--- DATA IN THIS EXERCISE ---
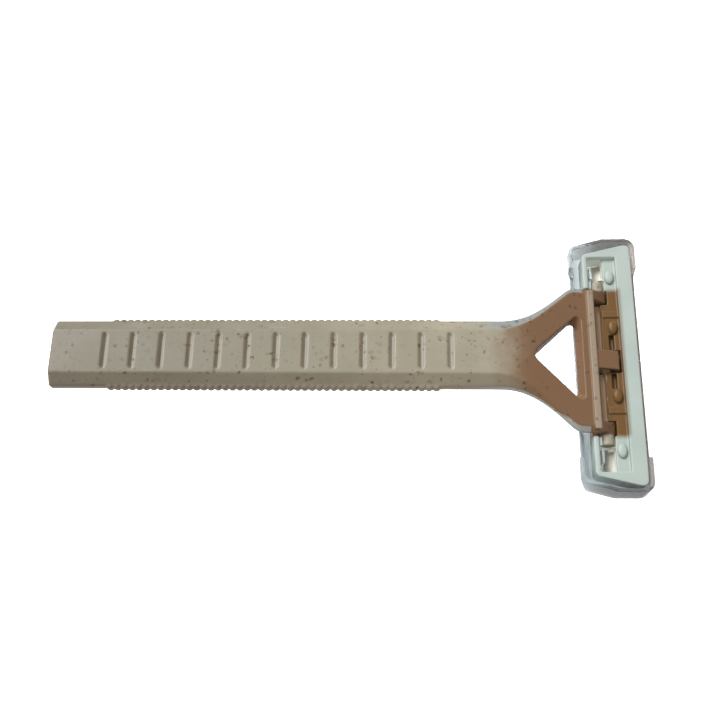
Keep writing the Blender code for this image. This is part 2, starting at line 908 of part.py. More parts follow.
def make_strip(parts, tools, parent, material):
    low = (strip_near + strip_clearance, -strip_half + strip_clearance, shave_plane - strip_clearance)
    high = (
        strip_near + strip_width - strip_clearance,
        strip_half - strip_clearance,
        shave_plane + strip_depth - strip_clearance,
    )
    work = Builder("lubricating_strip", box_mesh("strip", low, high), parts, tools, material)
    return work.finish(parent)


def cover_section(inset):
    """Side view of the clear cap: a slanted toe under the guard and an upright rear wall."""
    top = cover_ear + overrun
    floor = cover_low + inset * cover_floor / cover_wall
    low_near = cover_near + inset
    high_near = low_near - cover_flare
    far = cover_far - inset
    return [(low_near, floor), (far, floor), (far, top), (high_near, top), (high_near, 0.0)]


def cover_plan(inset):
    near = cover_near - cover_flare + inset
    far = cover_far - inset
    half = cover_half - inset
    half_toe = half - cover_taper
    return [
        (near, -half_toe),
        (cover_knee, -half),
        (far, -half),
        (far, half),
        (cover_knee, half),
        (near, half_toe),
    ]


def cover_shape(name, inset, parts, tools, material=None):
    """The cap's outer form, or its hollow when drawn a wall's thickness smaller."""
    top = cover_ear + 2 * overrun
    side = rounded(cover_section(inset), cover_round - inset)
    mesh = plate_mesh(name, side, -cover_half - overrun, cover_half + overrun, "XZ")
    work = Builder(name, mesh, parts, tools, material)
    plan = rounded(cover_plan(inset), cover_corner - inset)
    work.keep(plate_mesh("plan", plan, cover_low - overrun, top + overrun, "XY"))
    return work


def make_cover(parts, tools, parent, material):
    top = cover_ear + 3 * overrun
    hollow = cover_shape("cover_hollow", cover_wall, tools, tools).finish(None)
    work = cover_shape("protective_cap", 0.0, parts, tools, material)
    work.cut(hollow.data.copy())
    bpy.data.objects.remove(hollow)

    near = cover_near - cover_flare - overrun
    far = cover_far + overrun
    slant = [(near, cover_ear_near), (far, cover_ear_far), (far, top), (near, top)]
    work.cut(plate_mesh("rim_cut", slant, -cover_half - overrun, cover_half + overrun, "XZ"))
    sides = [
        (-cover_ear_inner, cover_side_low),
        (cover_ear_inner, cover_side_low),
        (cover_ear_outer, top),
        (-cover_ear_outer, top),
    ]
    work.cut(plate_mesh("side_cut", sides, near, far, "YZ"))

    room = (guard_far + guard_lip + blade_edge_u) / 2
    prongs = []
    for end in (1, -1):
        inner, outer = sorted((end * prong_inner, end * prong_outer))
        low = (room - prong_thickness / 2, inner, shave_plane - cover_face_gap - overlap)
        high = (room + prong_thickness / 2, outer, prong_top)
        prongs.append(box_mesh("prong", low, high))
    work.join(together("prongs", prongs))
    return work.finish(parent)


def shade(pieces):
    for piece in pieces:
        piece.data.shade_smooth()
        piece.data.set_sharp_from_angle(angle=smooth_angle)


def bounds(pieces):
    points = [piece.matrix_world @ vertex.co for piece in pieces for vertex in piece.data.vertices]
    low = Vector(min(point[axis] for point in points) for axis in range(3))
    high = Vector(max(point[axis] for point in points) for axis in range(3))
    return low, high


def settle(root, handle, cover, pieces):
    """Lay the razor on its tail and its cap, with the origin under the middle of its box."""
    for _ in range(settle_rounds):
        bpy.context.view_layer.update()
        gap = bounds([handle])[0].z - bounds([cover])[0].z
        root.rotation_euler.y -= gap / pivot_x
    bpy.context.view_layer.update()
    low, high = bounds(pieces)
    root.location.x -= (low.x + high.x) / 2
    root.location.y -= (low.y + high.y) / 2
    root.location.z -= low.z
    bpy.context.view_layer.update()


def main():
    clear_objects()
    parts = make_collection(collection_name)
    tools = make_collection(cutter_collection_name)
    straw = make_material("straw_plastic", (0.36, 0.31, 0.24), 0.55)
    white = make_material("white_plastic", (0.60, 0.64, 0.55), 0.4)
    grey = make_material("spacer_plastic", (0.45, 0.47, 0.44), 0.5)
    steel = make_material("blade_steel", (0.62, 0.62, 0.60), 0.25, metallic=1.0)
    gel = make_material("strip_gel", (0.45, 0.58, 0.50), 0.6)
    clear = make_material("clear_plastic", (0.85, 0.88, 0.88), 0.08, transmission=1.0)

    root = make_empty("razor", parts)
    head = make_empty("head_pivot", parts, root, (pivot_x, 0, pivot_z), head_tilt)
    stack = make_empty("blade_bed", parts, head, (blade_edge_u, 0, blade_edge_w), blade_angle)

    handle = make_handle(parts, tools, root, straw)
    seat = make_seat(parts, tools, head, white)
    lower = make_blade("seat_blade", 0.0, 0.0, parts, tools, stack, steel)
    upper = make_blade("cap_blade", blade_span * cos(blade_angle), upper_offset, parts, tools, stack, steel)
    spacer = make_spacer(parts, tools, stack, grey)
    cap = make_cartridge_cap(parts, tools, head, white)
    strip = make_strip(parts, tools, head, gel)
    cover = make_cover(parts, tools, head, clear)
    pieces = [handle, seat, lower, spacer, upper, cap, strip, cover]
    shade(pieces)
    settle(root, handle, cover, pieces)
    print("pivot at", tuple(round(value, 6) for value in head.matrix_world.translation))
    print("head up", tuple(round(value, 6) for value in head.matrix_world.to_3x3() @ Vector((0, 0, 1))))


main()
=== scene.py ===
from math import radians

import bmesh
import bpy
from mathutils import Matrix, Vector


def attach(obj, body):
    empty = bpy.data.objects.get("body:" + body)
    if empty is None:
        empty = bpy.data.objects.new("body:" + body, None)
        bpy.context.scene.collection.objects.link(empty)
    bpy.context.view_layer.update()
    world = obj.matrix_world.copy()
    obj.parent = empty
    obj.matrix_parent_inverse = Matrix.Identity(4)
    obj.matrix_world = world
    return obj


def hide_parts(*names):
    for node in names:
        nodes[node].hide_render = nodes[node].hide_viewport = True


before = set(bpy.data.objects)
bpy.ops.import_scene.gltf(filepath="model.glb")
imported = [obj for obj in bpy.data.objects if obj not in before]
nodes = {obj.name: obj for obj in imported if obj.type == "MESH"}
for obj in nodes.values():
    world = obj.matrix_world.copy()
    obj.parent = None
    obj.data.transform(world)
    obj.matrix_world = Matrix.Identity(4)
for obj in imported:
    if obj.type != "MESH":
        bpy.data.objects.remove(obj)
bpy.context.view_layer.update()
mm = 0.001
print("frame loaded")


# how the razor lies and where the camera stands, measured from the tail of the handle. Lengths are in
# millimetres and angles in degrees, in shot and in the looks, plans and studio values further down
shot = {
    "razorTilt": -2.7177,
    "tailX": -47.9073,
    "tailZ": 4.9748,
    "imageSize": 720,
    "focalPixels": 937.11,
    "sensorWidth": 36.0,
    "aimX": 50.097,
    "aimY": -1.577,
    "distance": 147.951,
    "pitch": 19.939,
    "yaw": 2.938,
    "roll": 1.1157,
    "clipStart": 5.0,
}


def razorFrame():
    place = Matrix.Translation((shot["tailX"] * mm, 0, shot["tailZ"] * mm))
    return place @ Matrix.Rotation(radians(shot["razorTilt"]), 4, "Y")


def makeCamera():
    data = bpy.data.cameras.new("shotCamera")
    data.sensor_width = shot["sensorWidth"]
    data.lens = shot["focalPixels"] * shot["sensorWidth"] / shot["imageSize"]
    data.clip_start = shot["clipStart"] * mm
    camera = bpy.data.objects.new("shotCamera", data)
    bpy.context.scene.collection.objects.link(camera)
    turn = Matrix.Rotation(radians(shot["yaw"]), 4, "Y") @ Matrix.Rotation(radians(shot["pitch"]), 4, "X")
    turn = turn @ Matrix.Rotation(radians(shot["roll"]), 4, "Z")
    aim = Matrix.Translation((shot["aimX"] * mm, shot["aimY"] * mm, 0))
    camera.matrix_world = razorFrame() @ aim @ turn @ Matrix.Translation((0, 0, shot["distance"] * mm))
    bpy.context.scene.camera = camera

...

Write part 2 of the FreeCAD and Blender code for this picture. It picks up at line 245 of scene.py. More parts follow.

...

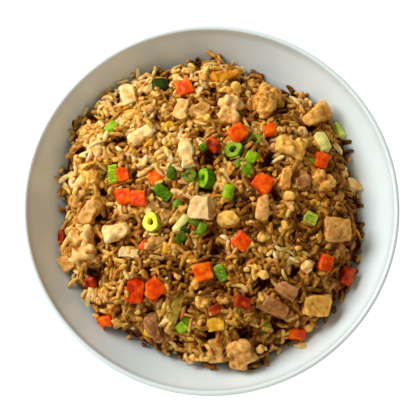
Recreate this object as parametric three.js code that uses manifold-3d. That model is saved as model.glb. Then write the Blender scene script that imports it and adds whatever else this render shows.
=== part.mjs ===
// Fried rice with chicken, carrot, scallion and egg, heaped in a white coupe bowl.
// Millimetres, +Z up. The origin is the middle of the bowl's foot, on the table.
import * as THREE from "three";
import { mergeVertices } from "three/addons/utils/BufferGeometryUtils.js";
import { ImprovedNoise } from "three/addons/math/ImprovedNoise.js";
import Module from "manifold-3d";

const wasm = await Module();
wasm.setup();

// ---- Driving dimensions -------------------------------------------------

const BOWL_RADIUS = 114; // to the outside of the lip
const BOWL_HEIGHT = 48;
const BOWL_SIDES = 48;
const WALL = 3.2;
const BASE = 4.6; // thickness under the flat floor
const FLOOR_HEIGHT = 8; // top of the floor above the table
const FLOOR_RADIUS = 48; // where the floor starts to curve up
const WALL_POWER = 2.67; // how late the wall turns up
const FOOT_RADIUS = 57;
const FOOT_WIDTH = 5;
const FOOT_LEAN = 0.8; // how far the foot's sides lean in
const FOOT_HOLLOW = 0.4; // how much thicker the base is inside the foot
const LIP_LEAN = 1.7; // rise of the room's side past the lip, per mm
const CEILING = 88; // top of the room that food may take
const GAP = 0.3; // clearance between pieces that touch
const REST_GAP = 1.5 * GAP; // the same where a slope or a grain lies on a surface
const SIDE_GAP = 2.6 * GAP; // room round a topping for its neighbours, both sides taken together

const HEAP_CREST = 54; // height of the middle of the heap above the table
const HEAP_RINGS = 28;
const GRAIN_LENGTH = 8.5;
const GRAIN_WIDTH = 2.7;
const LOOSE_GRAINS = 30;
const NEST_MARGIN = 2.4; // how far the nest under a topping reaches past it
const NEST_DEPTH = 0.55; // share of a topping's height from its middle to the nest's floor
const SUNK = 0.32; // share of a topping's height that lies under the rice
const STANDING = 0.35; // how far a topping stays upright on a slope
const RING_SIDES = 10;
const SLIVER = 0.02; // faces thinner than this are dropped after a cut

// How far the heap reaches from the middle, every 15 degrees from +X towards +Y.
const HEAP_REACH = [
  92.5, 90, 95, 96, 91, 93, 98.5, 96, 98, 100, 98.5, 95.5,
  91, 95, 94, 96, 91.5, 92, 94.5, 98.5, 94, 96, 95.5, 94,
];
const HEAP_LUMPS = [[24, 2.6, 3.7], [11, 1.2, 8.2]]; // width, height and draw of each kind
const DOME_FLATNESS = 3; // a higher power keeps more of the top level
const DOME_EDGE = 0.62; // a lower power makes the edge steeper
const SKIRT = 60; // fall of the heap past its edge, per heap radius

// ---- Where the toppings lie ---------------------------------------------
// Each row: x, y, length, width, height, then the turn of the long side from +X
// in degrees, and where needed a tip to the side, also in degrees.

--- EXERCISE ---
Please return, exactly as they appear, the lines starting at the one that contains "nodes[node].hide_render = nodes[node].hide_viewport" and ending at the one that contains "imported = [obj".

--- ANSWER FOR THIS EXERCISE ---
        nodes[node].hide_render = nodes[node].hide_viewport = True


before = set(bpy.data.objects)
bpy.ops.import_scene.gltf(filepath="model.glb")
imported = [obj for obj in bpy.data.objects if obj not in before]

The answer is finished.